When carefully considered. it will be found that the additional powers mentioned in this subsection are to be read in pari materia with the foregoing subsections of section 2, particularly in the light of the over-riding consideration that all of these undertakings are required to be by the Government itself for the “public purpose of the State”; so that the Government should not be an agent for others in respect of establishing housing estates and the other purposes enumerated in section 2. In this connection, additional force is added to this argument by reference to sections 3(1) and 5 of the Public Lands Acquisition Law. Cap. 105, which speak again and again of the “public purpose of the State”. For the foregoing reasons, we allow this appeal and set aside the judgment of Obaseki, J., in Suit No. W/58/69 delivered at the Warri Court on March 25. 1970. including the order as to costs. We declare that the notice and purported acquisition of the parcel of land at Igbudu in the Warri Division of the Mid-western State by the first defendant under the Mid-Western Nigeria Notice No. 294 of April 13. 1966. under the Public Lands Acquisition Law. Cap. 105 of Western Nigeria applicable in the Mid-Western State is unconstitutional, ultra vires and void. We also hereby declare the Public Lands Acquisition Law (Amendment) Edict, 1972. unconstitutional, ultra vires and void.

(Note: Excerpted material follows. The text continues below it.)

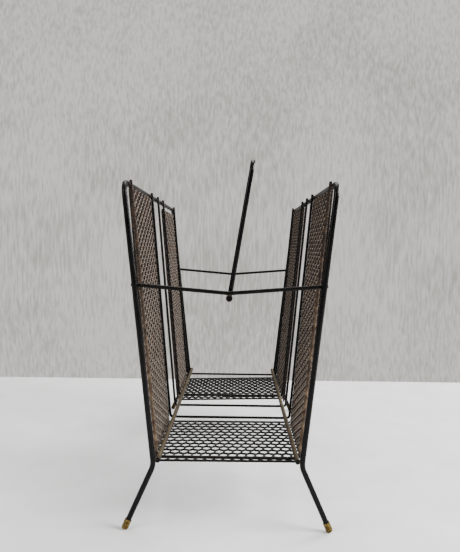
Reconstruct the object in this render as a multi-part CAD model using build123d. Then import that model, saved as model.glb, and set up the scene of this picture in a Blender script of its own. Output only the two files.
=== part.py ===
from build123d import *
from math import asin, atan2, cos, degrees, hypot, radians, sin, sqrt, tan
import os

# Magazine rack of welded wire, millimetres. X is the width, Y runs from the front end to the
# rear end, Z is up, and the origin is on the floor under the middle of the rack.

# Rod and wire diameters
frame_rod = 5.5
cradle_wire = 3.2
brace_wire = 3.9
rail_rod = 4.8
handle_rod = 4.8

# Side frames, measured to the centre of the rod
leg_gap = 19.5              # legs to the end wires of the cradle
knee_half_width = 73.5
knee_height = 65.0
top_half_width = 103.6
top_bar_height = 343.8
foot_splay = 24.0           # degrees from upright, below the knee
knee_bend = 18.0
top_bend = 14.0

# Foot tips
tip_diameter = 7.0
tip_length = 10.5
tip_end_wall = 3.0
tip_round = 2.2
tip_rim_round = 0.4
tip_flat_depth = 0.4        # how far the rounded end is worn flat where it stands

# Cradle wires, numbered from the front
cradle_length = 391.0
middle_wire_spacing = 54.7
floor_half_width = 75.0
front_wire_half_width = 72.6  # at the floor, bent in closer round the bottom rails
floor_height = 66.5
cradle_bend = 4.0
wire_end_rise = 3.4         # wire ends above the centre of the top bar

# Bottom rails, V braces
rail_end_overhang = 1.3     # past the centre of the legs
brace_point_height = 235.9
brace_slope = 4.65          # degrees
brace_end_overhang = 1.1    # past the outside of the leg
brace_bend = 20.0

# Carrying handle and its eyes
eye_outside = 6.4
eye_length = 8.0
eye_clearance = 0.05        # round the handle rod
handle_rise = 137.7         # eye to the middle of the grip
handle_lean = 9.3           # degrees to the right of upright
handle_foot_bend = 5.0
handle_top_bend = 11.0
handle_side_gap = 0.5       # between the eye and the bend of the handle
handle_end_overhang = 0.6   # past the eye

# Expanded metal sheets
mesh_thickness = 2.2
mesh_cell_long = 20.2
mesh_cell_short = 9.3
mesh_strand = 1.1
side_mesh_end_overhang = 1.2    # past the end wire
side_mesh_inner_overhang = 0.6  # past the second and fourth wire
side_mesh_foot = 8.0        # below the floor wires, down the slope
side_mesh_top_gap = 0.3     # under the top bar
loose_sheet_drop = 6.0      # rear left sheet, lower than the others
floor_mesh_front_overhang = 3.0  # front sheet, ahead of the end wire
floor_mesh_inner_overhang = 2.5  # rear sheet, ahead of the fourth wire
floor_mesh_end_gap = 9.7    # front sheet, short of the second wire
floor_mesh_side_overhang = 0.5  # past the corners of the cradle
front_floor_sag = 1.5       # the front sheet's right edge, which has come loose
rear_floor_sag = 6.0        # the rear sheet's left edge, which has too

# How far welded pieces are pressed into each other
weld_depth = 0.2
sheet_weld_depth = 0.03

# Places that several pieces share
leg_y = cradle_length / 2 + leg_gap
leg_lean = atan2(top_half_width - knee_half_width, top_bar_height - knee_height)
wire_ys = [-cradle_length / 2, -middle_wire_spacing, 0.0, middle_wire_spacing, cradle_length / 2]
wire_touch = (frame_rod + cradle_wire) / 2 - weld_depth
brace_y = leg_y - (frame_rod + brace_wire) / 2 + weld_depth
floor_mesh_half_width = floor_half_width + floor_mesh_side_overhang
floor_mesh_length = wire_ys[1] - wire_ys[0] + floor_mesh_front_overhang - floor_mesh_end_gap
brace_middle_height = brace_point_height + brace_bend * (1 / cos(radians(brace_slope)) - 1)
eye_height = brace_middle_height - (brace_wire + eye_outside) / 2 + weld_depth


def leg_half_width(height):
    return knee_half_width + (height - knee_height) * tan(leg_lean)


def cradle_side(half_width):
    """Length up the slope of a cradle side to the top bar, and its lean from upright."""
    across = top_half_width - half_width
    rise = top_bar_height - floor_height
    run = hypot(across, rise)
    return sqrt(run**2 - wire_touch**2), atan2(across, rise) - asin(wire_touch / run)


def bent_rod(points, bends, diameter):
    path = FilletPolyline(*points, radius=bends)
    start = Plane(origin=path @ 0, z_dir=path % 0)
    return sweep(start * Circle(diameter / 2), path=path).solid()


def on_right_and_left(shape):
    return {"right": shape, "left": mirror(shape, about=Plane.YZ)}


def foot_end():
    """Where the closed end of the right front foot tip meets the leg's centre line."""
    splay = radians(foot_splay)
    round_drop = (tip_diameter / 2 - tip_round) * sin(splay) + tip_round * (1 - cos(splay))
    height = round_drop - tip_flat_depth
    reach = (knee_height - height) * tan(splay)
    return Vector(knee_half_width + reach, -leg_y, height)


def leg_direction():
    """Up along the right lower leg, from the foot to the knee."""
    splay = radians(foot_splay)
    return Vector(-sin(splay), 0, cos(splay))


def side_frame():
    foot = foot_end() + leg_direction() * tip_end_wall
    front = [
        (foot.X, foot.Y, foot.Z),
        (knee_half_width, -leg_y, knee_height),
        (top_half_width, -leg_y, top_bar_height),
    ]
    rear = [(x, -y, z) for x, y, z in reversed(front)]
    return bent_rod(front + rear, [knee_bend, top_bend, top_bend, knee_bend], frame_rod)


def foot_tip():
    cap = Cylinder(tip_diameter / 2, tip_length, align=(Align.CENTER, Align.CENTER, Align.MIN))
    ends = cap.edges().filter_by(GeomType.CIRCLE).sort_by(Axis.Z)
    cap = fillet(ends[0], tip_round)
    rim = cap.edges().filter_by(GeomType.CIRCLE).sort_by(Axis.Z)[-1]
    cap = fillet(rim, tip_rim_round)
    depth = tip_length - tip_end_wall
    bore = Cylinder(frame_rod / 2, depth, align=(Align.CENTER, Align.CENTER, Align.MIN))
    cap -= Pos(0, 0, tip_end_wall) * bore
    placed = Plane(origin=foot_end(), x_dir=(0, 1, 0), z_dir=leg_direction()) * cap
    return placed.split(Plane.XY, keep=Keep.TOP).solid()


def cradle(y, half_width):
    slope_to_bar, lean = cradle_side(half_width)
    top = slope_to_bar * cos(lean) + wire_end_rise
    end_x = half_width + top * tan(lean)
    end_z = floor_height + top
    points = [
        (-end_x, y, end_z),
        (-half_width, y, floor_height),
        (half_width, y, floor_height),
        (end_x, y, end_z),
    ]
    return bent_rod(points, cradle_bend, cradle_wire)


def bottom_rail():
    height = floor_height + (cradle_wire + rail_rod) / 2 - weld_depth
    reach = (frame_rod + rail_rod) / 2 - weld_depth
    x = leg_half_width(height) - reach / cos(leg_lean)
    rail = Cylinder(rail_rod / 2, 2 * (leg_y + rail_end_overhang), rotation=(90, 0, 0))
    return Pos(x, 0, height) * rail


def brace(y):
    rise = tan(radians(brace_slope))
    outside = frame_rod / 2 / cos(leg_lean) + brace_end_overhang
    end_x = leg_half_width(brace_point_height) + outside
    end_x /= 1 - rise * tan(leg_lean)
    end_z = brace_point_height + end_x * rise
    points = [(-end_x, y, end_z), (0, y, brace_point_height), (end_x, y, end_z)]
    return bent_rod(points, brace_bend, brace_wire)


def handle_eye(y):
    sleeve = Circle(eye_outside / 2) - Circle(handle_rod / 2 + eye_clearance)
    tube = extrude(Plane.XZ * sleeve, eye_length / 2, both=True)
    return (Pos(0, y, eye_height) * tube).solid()


def carrying_handle():
    eye_inside = brace_y - eye_length / 2
    upright_y = eye_inside - handle_side_gap - handle_foot_bend
    end_y = brace_y + eye_length / 2 + handle_end_overhang
    points = [
        (0, -end_y, 0),
        (0, -upright_y, 0),
        (0, -upright_y, handle_rise),
        (0, upright_y, handle_rise),
        (0, upright_y, 0),
        (0, end_y, 0),
    ]
    bends = [handle_foot_bend, handle_top_bend, handle_top_bend, handle_foot_bend]
    upright = bent_rod(points, bends, handle_rod)
    return Pos(0, 0, eye_height) * Rot(0, handle_lean, 0) * upright


def mesh_sheet(length, width):
    """Expanded metal lying flat: whole diamond openings in staggered rows, length along X."""
    narrowing = 1 - mesh_strand / 2 * hypot(1 / mesh_cell_long, 1 / mesh_cell_short) * 2
    half_long = mesh_cell_long / 2 * narrowing
    half_short = mesh_cell_short / 2 * narrowing
    opening = [(half_long, 0), (0, half_short), (-half_long, 0), (0, -half_short)]
    x_limit = (length - mesh_strand) / 2 - half_long
    y_limit = (width - mesh_strand) / 2 - half_short
    rows = int(y_limit / (mesh_cell_short / 2))
    openings = []
    for row in range(-rows, rows + 1):
        y = row * mesh_cell_short / 2
        shift = mesh_cell_long / 2 if row % 2 else 0
        columns = int((x_limit + shift) / mesh_cell_long) + 1
        for column in range(-columns, columns + 1):
            x = column * mesh_cell_long + shift
            if abs(x) <= x_limit:
                openings.append(Wire.make_polygon([(x + a, y + b, 0) for a, b in opening]))
    return Face(Wire.make_rect(length, width), openings)


def side_mesh(end, drop):
    """Sheet outside the right hand wires; end is -1 at the front and 1 at the rear."""
    slope_to_bar, lean = cradle_side(floor_half_width)
    sheet_out = cradle_wire / 2 - sheet_weld_depth
    bar_gap = wire_touch - sheet_out - mesh_thickness
    bar_reach = sqrt((frame_rod / 2) ** 2 - bar_gap**2)
    top = slope_to_bar - bar_reach - side_mesh_top_gap - drop
    outer_y = cradle_length / 2 + side_mesh_end_overhang
    inner_y = middle_wire_spacing - side_mesh_inner_overhang
    up = Vector(sin(lean), 0, cos(lean))
    out = Vector(cos(lean), 0, -sin(lean))
    corner = Vector(floor_half_width, 0, floor_height)
    middle = corner + up * ((top - side_mesh_foot) / 2) + out * sheet_out
    middle = middle + Vector(0, end * (outer_y + inner_y) / 2, 0)
    flat = mesh_sheet(outer_y - inner_y, top + side_mesh_foot)
    placed = Plane(origin=middle, x_dir=(0, 1, 0), z_dir=out) * flat
    return extrude(placed, mesh_thickness, dir=out)


def floor_mesh(start_y, sag):
    """Sheet under the floor wires, running back from start_y, with its right edge sag lower."""
    top = floor_height - cradle_wire / 2 + sheet_weld_depth
    middle = (0, start_y + floor_mesh_length / 2, top)
    flat = mesh_sheet(floor_mesh_length, 2 * floor_mesh_half_width)
    placed = Plane(origin=middle, x_dir=(0, 1, 0), z_dir=(0, 0, -1)) * flat
    sheet = extrude(placed, mesh_thickness, dir=(0, 0, -1))
    held_edge = Axis((-floor_mesh_half_width, 0, top), (0, 1, 0))
    return sheet.rotate(held_edge, degrees(asin(sag / (2 * floor_mesh_half_width))))


def all_pieces():
    pieces = {}
    for side, shape in on_right_and_left(side_frame()).items():
        pieces[f"{side}_side_frame"] = shape
    for side, shape in on_right_and_left(foot_tip()).items():
        pieces[f"front_{side}_foot_tip"] = shape
        pieces[f"rear_{side}_foot_tip"] = mirror(shape, about=Plane.XZ)
    for number, y in enumerate(wire_ys, start=1):
        half_width = front_wire_half_width if number == 1 else floor_half_width
        pieces[f"cradle_wire_{number}"] = cradle(y, half_width)
    for side, shape in on_right_and_left(bottom_rail()).items():
        pieces[f"{side}_bottom_rail"] = shape
    for name, y in (("front", -brace_y), ("rear", brace_y)):
        pieces[f"{name}_brace_wire"] = brace(y)
        pieces[f"{name}_handle_eye"] = handle_eye(y)
    pieces["carrying_handle"] = carrying_handle()
    for side, shape in on_right_and_left(side_mesh(-1, 0)).items():
        pieces[f"front_{side}_side_mesh"] = shape
    pieces["rear_right_side_mesh"] = side_mesh(1, 0)
    pieces["rear_left_side_mesh"] = mirror(side_mesh(1, loose_sheet_drop), about=Plane.YZ)
    pieces["front_floor_mesh"] = floor_mesh(wire_ys[0] - floor_mesh_front_overhang, front_floor_sag)
    rear_floor = floor_mesh(wire_ys[3] - floor_mesh_inner_overhang, rear_floor_sag)
    pieces["rear_floor_mesh"] = mirror(rear_floor, about=Plane.YZ)
    return pieces


os.makedirs("parts", exist_ok=True)
for node, piece in all_pieces().items():
    export_step(piece, f"parts/{node}.step")
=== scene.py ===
import bpy
import math
from mathutils import Matrix, Vector


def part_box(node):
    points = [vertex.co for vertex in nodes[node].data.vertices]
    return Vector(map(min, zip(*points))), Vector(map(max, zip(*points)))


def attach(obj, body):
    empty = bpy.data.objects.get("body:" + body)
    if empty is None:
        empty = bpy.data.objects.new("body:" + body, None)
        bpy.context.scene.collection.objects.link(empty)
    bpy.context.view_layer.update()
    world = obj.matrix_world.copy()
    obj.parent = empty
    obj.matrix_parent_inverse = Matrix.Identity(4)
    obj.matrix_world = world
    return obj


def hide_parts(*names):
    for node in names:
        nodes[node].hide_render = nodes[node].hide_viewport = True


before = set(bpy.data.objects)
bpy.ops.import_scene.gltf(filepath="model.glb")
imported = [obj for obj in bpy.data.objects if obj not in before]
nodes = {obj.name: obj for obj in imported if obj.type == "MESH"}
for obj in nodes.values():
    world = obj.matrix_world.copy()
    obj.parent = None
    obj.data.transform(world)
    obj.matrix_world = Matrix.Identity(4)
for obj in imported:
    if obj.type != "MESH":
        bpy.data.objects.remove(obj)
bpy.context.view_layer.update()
mm = 0.001
print("frame loaded:", len(nodes), "nodes")


# camera, worked out for a standing rack seen from its front end, a little above its rim

view = {
    "place": (7.5 * mm, -777.0 * mm, 280.5 * mm),
    "heading": 0.71,  # degrees, turned left of straight along the rack
    "lookDown": 2.78,
    "roll": 0.58,
    "focal": 37.73,
    "sensor": 36.0,
    "clipStart": 0.01,
}


def makeCamera(spec):
    data = bpy.data.cameras.new("rackCamera")
    data.lens = spec["focal"]
    data.sensor_width = spec["sensor"]
    data.clip_start = spec["clipStart"]
    camera = bpy.data.objects.new("rackCamera", data)
    bpy.context.scene.collection.objects.link(camera)
    turn = Matrix.Rotation(math.radians(spec["heading"]), 4, "Z")
    tilt = Matrix.Rotation(math.radians(90 - spec["lookDown"]), 4, "X")
    roll = Matrix.Rotation(math.radians(spec["roll"]), 4, "Z")
    camera.matrix_world = Matrix.Translation(spec["place"]) @ turn @ tilt @ roll
    bpy.context.scene.camera = camera


makeCamera(view)


# materials

noiseRange = (0.3, 0.7)  # where nearly all of a noise texture's values lie
upwardRange = (0.25, 0.95)  # how far a face looks up, from bare to fully dusted
bumpStrength = 0.5


def hexToLinear(code):
    values = [int(code[i:i + 2], 16) / 255 for i in (1, 3, 5)]
    linear = [v / 12.92 if v <= 0.04045 else ((v + 0.055) / 1.055) ** 2.4 for v in values]
    return (*linear, 1.0)


def addNode(tree, kind, links=None, **settings):
    # settings are the node's own, links maps an input's name or number to a value or an output
    node = tree.nodes.new(kind)
    for name, value in settings.items():
        setattr(node, name, value)
    for name, value in (links or {}).items():
        if isinstance(value, bpy.types.NodeSocket):
            tree.links.new(value, node.inputs[name])
        else:
            node.inputs[name].default_value = value
    return node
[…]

The appeal therefore, succeeds and is hereby allowed. We make the following orders:
(a) That the judgment of the High Court, Warri, in Suit No. W/58/69 (including costs) delivered by Obaseki, J., on March 25, 1970, be and is hereby set aside;
(b) That judgment be and is hereby entered for the appellants in terms of their writ;
(c) That costs be awarded to the appellants as follows:
(i) N105 against the 1st, 2nd and 3rd respondents as costs in the lower court and N190 as costs in this Court, and
(ii) N105 against the 4th respondent as costs in the lower court and NI90 as costs in this Court.
And that this shall be the judgment of the Court.